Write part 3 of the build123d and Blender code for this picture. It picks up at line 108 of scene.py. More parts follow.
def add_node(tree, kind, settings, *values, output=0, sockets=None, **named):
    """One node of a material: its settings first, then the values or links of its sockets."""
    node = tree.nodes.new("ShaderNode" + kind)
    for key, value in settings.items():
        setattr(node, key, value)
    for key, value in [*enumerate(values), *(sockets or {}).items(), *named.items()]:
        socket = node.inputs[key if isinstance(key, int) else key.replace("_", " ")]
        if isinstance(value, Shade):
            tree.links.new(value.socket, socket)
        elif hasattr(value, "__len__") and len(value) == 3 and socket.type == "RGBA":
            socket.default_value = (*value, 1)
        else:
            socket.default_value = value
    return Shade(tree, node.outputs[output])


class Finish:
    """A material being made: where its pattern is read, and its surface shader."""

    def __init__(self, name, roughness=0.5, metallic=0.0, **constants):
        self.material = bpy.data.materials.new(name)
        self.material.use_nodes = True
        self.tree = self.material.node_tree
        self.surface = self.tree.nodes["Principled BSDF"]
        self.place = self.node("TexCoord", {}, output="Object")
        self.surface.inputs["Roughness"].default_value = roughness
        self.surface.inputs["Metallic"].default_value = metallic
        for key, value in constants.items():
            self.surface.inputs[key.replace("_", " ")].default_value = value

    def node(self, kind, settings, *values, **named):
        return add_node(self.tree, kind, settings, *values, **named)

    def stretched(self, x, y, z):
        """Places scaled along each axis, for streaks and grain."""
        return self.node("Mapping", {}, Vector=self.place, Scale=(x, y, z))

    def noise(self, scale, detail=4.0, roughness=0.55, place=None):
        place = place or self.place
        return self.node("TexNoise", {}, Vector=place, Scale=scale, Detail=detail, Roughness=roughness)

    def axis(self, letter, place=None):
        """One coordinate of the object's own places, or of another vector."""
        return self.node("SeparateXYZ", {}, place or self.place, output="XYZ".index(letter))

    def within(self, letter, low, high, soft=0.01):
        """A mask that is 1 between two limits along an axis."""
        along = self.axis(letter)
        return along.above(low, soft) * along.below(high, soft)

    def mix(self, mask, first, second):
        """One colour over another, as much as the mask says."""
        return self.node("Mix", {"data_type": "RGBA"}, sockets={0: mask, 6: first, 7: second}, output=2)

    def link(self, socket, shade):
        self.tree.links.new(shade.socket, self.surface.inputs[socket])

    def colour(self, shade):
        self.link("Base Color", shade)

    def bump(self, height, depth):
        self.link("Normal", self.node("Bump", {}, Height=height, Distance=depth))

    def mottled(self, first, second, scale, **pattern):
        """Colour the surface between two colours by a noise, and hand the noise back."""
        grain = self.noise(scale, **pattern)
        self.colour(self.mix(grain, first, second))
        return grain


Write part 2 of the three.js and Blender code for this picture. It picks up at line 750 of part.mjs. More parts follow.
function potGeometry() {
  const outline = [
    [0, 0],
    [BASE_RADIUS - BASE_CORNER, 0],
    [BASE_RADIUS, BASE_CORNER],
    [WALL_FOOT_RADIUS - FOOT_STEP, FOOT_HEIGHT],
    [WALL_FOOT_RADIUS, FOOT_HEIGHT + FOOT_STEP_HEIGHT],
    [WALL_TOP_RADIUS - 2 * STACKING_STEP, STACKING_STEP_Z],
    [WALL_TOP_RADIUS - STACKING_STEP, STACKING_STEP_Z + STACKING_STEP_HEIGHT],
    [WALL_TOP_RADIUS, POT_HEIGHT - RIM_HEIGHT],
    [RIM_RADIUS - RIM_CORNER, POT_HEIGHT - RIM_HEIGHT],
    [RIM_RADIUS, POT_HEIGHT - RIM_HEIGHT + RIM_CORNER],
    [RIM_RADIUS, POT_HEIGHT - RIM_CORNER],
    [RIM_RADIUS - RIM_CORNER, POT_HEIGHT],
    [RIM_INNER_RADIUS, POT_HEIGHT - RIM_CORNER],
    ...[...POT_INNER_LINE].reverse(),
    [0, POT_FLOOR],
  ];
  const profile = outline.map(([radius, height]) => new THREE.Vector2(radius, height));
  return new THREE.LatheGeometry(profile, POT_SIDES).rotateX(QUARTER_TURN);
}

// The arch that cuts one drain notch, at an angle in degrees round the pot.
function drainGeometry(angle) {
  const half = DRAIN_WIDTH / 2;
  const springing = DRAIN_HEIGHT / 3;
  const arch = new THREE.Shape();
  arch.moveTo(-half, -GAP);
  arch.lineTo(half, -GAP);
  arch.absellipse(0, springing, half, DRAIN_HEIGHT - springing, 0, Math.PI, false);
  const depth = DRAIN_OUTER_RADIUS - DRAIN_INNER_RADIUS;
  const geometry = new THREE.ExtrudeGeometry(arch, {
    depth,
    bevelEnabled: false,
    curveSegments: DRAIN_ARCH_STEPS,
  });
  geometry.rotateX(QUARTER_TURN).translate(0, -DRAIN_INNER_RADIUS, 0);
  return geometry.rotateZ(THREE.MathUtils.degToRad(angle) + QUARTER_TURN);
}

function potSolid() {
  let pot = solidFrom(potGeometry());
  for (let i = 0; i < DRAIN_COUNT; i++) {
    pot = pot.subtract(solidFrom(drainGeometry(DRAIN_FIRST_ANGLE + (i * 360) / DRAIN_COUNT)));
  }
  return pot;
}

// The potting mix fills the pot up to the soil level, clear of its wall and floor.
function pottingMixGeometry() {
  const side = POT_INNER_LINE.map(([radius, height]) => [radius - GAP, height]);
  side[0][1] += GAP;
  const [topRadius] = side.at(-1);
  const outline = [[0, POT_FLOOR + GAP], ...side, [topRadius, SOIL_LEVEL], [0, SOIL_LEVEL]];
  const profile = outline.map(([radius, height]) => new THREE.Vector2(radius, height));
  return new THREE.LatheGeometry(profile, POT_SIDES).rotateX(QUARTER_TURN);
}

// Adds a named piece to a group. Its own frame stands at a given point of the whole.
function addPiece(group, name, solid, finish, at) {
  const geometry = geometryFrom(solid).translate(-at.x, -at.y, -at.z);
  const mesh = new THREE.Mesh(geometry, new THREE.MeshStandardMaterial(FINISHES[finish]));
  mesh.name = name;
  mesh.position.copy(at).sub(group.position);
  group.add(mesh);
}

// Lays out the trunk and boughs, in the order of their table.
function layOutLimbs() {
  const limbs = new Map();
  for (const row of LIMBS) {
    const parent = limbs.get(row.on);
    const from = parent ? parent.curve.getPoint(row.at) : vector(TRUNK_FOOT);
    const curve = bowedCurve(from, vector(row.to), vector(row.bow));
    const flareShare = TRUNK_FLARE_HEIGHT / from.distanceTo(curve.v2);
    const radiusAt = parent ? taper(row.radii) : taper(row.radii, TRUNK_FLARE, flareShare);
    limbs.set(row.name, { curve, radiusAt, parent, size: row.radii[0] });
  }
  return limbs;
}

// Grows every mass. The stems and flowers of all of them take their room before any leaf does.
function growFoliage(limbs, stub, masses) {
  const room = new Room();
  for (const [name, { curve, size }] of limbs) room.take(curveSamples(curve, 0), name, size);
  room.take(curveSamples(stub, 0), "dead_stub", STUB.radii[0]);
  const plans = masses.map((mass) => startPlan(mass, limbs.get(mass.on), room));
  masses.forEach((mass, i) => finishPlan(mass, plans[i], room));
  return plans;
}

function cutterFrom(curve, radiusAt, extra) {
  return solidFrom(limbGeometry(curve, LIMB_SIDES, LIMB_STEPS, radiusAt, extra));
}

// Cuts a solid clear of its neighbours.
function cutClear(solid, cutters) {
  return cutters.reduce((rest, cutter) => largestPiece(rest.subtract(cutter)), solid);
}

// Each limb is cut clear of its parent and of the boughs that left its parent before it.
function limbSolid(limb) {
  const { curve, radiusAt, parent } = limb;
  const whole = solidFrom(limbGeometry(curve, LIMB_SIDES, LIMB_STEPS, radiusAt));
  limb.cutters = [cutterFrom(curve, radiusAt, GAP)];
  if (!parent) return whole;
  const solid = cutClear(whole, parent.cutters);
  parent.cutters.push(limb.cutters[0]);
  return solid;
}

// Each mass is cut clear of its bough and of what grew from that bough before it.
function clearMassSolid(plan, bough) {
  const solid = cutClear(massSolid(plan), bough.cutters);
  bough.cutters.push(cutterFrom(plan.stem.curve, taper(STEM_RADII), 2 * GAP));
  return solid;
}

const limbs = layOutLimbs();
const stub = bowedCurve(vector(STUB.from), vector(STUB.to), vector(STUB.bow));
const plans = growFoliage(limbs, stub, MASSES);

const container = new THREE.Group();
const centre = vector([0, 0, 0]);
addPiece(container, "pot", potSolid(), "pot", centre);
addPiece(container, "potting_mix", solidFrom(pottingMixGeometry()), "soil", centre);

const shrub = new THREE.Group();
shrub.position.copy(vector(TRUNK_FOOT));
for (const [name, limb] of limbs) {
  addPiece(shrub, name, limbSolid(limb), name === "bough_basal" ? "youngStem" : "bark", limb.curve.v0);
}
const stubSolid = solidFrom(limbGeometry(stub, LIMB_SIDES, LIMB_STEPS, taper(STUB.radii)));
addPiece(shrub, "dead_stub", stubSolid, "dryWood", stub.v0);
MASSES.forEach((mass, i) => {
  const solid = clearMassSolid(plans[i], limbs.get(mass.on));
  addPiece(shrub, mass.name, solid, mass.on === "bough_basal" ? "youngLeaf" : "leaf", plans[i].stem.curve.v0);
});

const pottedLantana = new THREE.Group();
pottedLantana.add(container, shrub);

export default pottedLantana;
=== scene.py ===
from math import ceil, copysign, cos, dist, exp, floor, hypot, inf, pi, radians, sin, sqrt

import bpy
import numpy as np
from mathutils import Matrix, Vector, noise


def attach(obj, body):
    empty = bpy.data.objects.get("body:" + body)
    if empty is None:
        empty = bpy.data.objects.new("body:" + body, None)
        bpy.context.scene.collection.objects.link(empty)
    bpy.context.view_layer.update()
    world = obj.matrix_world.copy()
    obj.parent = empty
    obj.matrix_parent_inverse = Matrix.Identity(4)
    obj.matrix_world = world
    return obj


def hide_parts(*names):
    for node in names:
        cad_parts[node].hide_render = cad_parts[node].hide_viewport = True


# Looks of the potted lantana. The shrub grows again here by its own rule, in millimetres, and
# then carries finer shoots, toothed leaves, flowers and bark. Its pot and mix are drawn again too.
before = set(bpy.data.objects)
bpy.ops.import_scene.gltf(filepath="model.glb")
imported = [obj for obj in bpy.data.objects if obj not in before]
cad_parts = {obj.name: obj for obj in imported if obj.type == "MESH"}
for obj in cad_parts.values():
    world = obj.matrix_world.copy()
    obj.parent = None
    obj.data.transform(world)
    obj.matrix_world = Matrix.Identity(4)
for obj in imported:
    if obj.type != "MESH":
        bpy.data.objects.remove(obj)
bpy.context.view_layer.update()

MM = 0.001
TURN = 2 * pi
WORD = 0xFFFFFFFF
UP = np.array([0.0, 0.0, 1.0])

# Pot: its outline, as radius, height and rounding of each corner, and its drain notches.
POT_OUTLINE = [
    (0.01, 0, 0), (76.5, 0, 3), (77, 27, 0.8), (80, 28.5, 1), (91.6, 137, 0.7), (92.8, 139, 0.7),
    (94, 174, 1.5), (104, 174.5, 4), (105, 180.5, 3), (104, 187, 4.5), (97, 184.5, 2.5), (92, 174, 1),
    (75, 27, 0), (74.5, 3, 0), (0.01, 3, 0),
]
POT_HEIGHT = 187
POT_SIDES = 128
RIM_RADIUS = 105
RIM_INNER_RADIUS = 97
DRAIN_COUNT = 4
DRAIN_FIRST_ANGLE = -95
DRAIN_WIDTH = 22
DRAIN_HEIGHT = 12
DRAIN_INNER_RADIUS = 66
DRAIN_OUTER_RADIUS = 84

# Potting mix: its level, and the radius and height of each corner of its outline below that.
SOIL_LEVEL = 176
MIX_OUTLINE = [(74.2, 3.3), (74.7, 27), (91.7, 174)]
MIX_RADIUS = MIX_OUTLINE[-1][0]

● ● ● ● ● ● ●

Exactly and only the lines from the line that contains "in imported if" through the line that contains "UP = np.array([0.0, 0.0, 1.0])" are to be repeated as they stand.

cad_parts = {obj.name: obj for obj in imported if obj.type == "MESH"}
for obj in cad_parts.values():
    world = obj.matrix_world.copy()
    obj.parent = None
    obj.data.transform(world)
    obj.matrix_world = Matrix.Identity(4)
for obj in imported:
    if obj.type != "MESH":
        bpy.data.objects.remove(obj)
bpy.context.view_layer.update()

MM = 0.001
TURN = 2 * pi
WORD = 0xFFFFFFFF
UP = np.array([0.0, 0.0, 1.0])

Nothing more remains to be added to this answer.